Ready literary examples come to mind for each of his categories:
–Intrinsic growth: The bildungsroman or coming-of-age novel focuses on the develop of the individual protagonist. The 19th century specialized in the growth stories of individual characters, and one thinks particularly of such Dickens figures as Pip and David Copperfield.
–Agentic and communal growth: I have to bring up my favorite novel here, The Brothers Karamazov, where Alyosha, the youngest brother, is constantly seeking for a greater cause to which he can dedicate himself.
–Integrative growth: I think of Jane Austen’s Emma as a character who comes to a deeper understanding of herself and the world.

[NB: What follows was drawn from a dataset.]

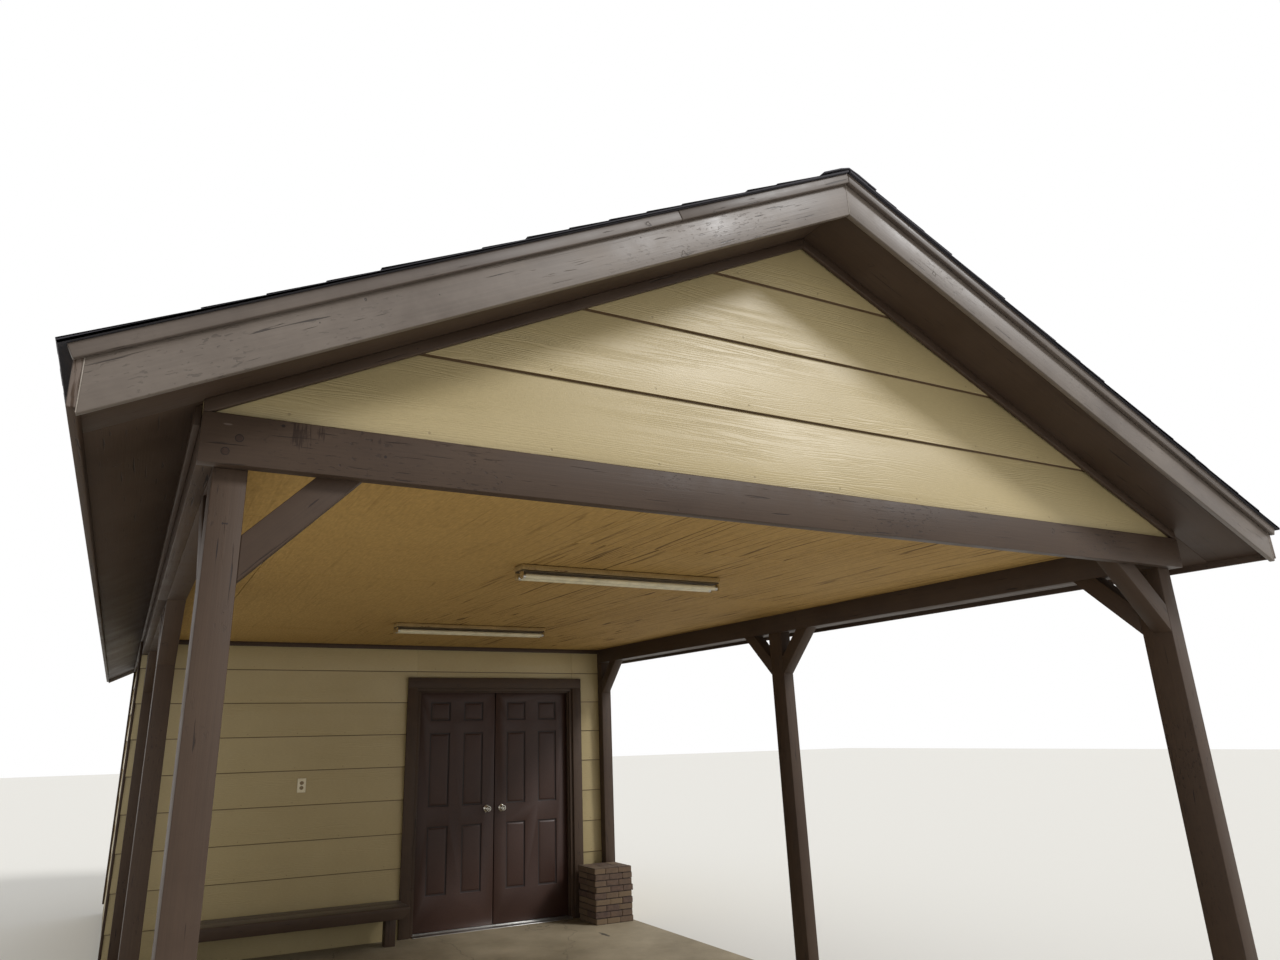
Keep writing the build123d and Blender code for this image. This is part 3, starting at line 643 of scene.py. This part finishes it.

–Growth through suffering: Any number of the world’s great tragedies could be cited here, but I’ll just mention King Lear, who can discover love only when his world is falling apart around him.
One other thought: as we watch crowds cheer for Donald Trump’s anti-immigrant, anti-Muslim demagoguery, we can identify another quintessentially American narrative at work, one described by Richard Slotkin in his trilogy of works about frontier narratives and westerns. Slotkin notes that America has often believed that redemption can be achieved through the violent suppression of other races.
It is a less benign narrative than the classic growth story, and Aristotle would not see it leading to a sense of eudaimonic wellbeing. But as we can see Trump adulation, it can provide a euphoric high.